THE SIGNAL
The EU AI Act enforcement mechanism activated on 2 April 2026. All high-risk AI systems deployed within the EU must now meet mandatory compliance standards covering transparency, human oversight documentation, risk classification, and data governance. Fines reach up to 7% of global annual revenue — not a rounding error for any enterprise above €100M.
The initial response from most European enterprises has been predictable: compliance-as-cost. Legal departments are hiring. Audit firms are billing. Consultants are producing 200-page gap analyses that will sit in SharePoint until the first enforcement action makes them urgent.
Meanwhile, a different category of enterprise — smaller, faster, architecturally intentional — is doing something the compliance industry does not discuss: they are converting regulatory burden into a structural competitive advantage that their slower competitors cannot replicate without 18-24 months of architectural redesign.
THE CONVERGENCE
The EU AI Act is not a tax. It is an architectural filter.
To comply at the system level — not the checkbox level — an enterprise must embed transparency, auditability, and human oversight into the operational architecture of every AI-driven process. This is not a feature that can be bolted on. It requires that the AI systems were designed for governance from inception: self-documenting decision chains, automated risk classification, continuous compliance monitoring without human polling.

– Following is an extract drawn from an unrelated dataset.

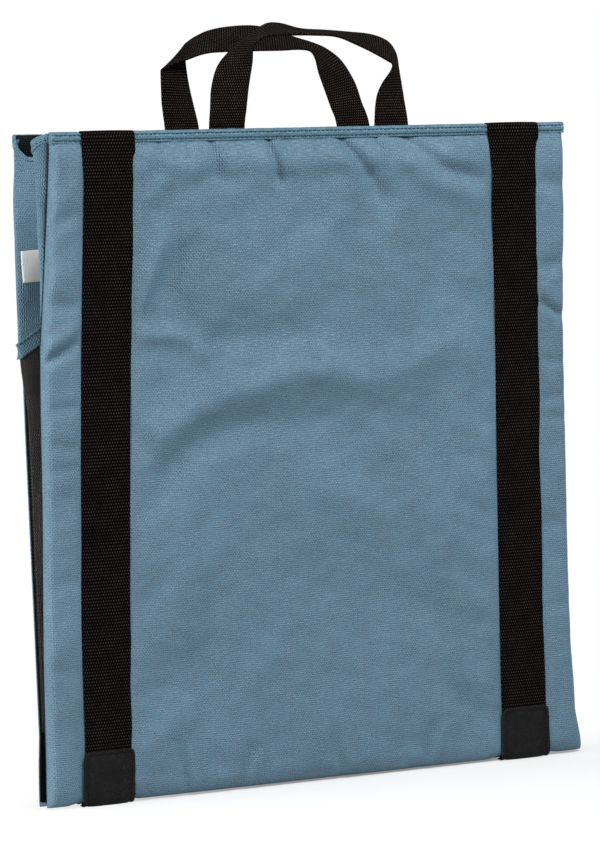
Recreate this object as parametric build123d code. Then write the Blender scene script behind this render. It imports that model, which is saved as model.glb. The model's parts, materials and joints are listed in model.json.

This is, precisely, autonomous operational governance — the same architectural discipline required to survive the Splinternet, to manage multi-jurisdiction supply chains, and to operate at computational speed in fragmented environments.
The enterprises that have already architected for operational autonomy discover something unexpected: their systems are already compliant, or within configuration distance of compliance. Their decision chains are documented because autonomous systems log every decision by design. Their risk classifications are continuous because autonomous monitoring does not sleep, take holidays, or forget to update a spreadsheet.
The enterprises that treated AI as a tool — bolted on to legacy processes, operated by human teams who make undocumented decisions — face a compliance gap that is not a documentation problem. It is an architectural problem. And architectural problems cannot be solved by hiring more lawyers.
The result: the EU AI Act creates a moat. Enterprises with autonomous operational architecture cross it at configuration cost. Enterprises without it face 18-24 months of redesign — during which their AI-compliant competitors operate freely in the EU's €16 trillion market while they are either non-compliant (and exposed to 7% revenue fines) or operationally paralysed (pausing AI deployment until compliance is achieved).
This is the moat. Not data. Not talent. Architectural compliance that competitors cannot replicate at speed.
THE CONVICTION
The EU AI Act is the first regulation in history that rewards operational autonomy and punishes human-in-the-loop improvisation. Every enterprise deploying AI in the EU faces a binary choice — and the window to choose correctly is closing.
The action to take before end of Q2 2026:
Classify your AI systems against the Act's risk tiers. Do this internally, not via consultants. The classification reveals your architectural reality: which systems were designed for governance, and which were experiments that became production.
For each high-risk system, answer one question: Can this system produce a complete, automated audit trail of every decision it has made in the last 90 days — without a human compiling it manually? If the answer is no, you have an architectural gap, not a compliance gap.
Reframe the budget conversation. Compliance spend is not a cost to be minimised. It is an investment in an architectural moat. The enterprise that achieves EU AI Act compliance through autonomous operational governance — not through manual audit teams — gains a structural advantage that compounds every quarter. The competitors paying consultants to produce retrospective documentation are building sandcastles.
Do not outsource this to legal. This is an architectural decision with strategic consequences. The enterprises that understand this will own their markets by Q4. The rest will be paying fines and playing catch-up.